Keinginan untuk menegur, untuk melontarkan kritik membangun, begitu kuat mendesak. Namun, saya menahannya. Bibir saya terkunci. Itu bukan pilihan yang bijak, saya menyadari banyak hal. Pertama, ada istri dan anak-anak mereka di sana, wajah-wajah polos yang mungkin tak akan mengerti. Kedua, status mereka adalah tamu saya, bukan murid di dalam kelas. Etika sebagai tuan rumah harus saya jaga. Dan ketiga, secara usia dan pengalaman bisnis, mereka jelas jauh lebih senior dari saya. Siapa saya untuk menggurui?
Empat hari kemudian, kegelisahan itu kian memuncak. Saya tak bisa lagi menahannya sendiri. Segera, saya menghubungi seorang sahabat lama, teman satu kos dulu waktu kuliah. Kebetulan, beliau adalah seorang ustadz, dan lebih kebetulan lagi, beliau adalah tempat keempat murid saya itu sedang memperdalam ilmu agama. Saya tumpahkan semua unek-unek, semua kekhawatiran yang menggerogoti pikiran. Saya ceritakan bagaimana kebanggaan saya berubah menjadi sebuah kecemasan mendalam.

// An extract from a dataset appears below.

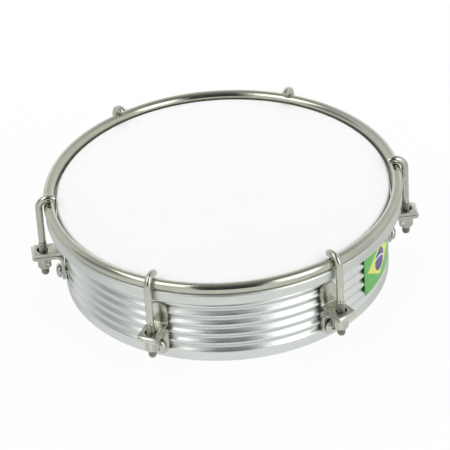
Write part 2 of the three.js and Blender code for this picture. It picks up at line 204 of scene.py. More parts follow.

Dan keajaiban pun terjadi. Selang belasan hari berikutnya, telepon saya berdering. Perwakilan dari keempat murid saya menelepon. Suara mereka terdengar lirih, namun penuh penyesalan. Mereka meminta maaf. Dan yang paling mengejutkan, mereka menyampaikan sebuah kabar yang membuat saya tercekat, lalu tersentak: mobil-mobil Fortuner itu, yang pernah menjadi simbol sukes mereka, sudah dijual beberapa jam yang lalu.
Allahu Akbar!
Sebuah seruan yang keluar begitu saja dari bibir saya, penuh haru dan syukur. Sebuah pelajaran besar baru saja terukir.
Apa hikmah yang bisa Anda dapatkan dari cerita ini?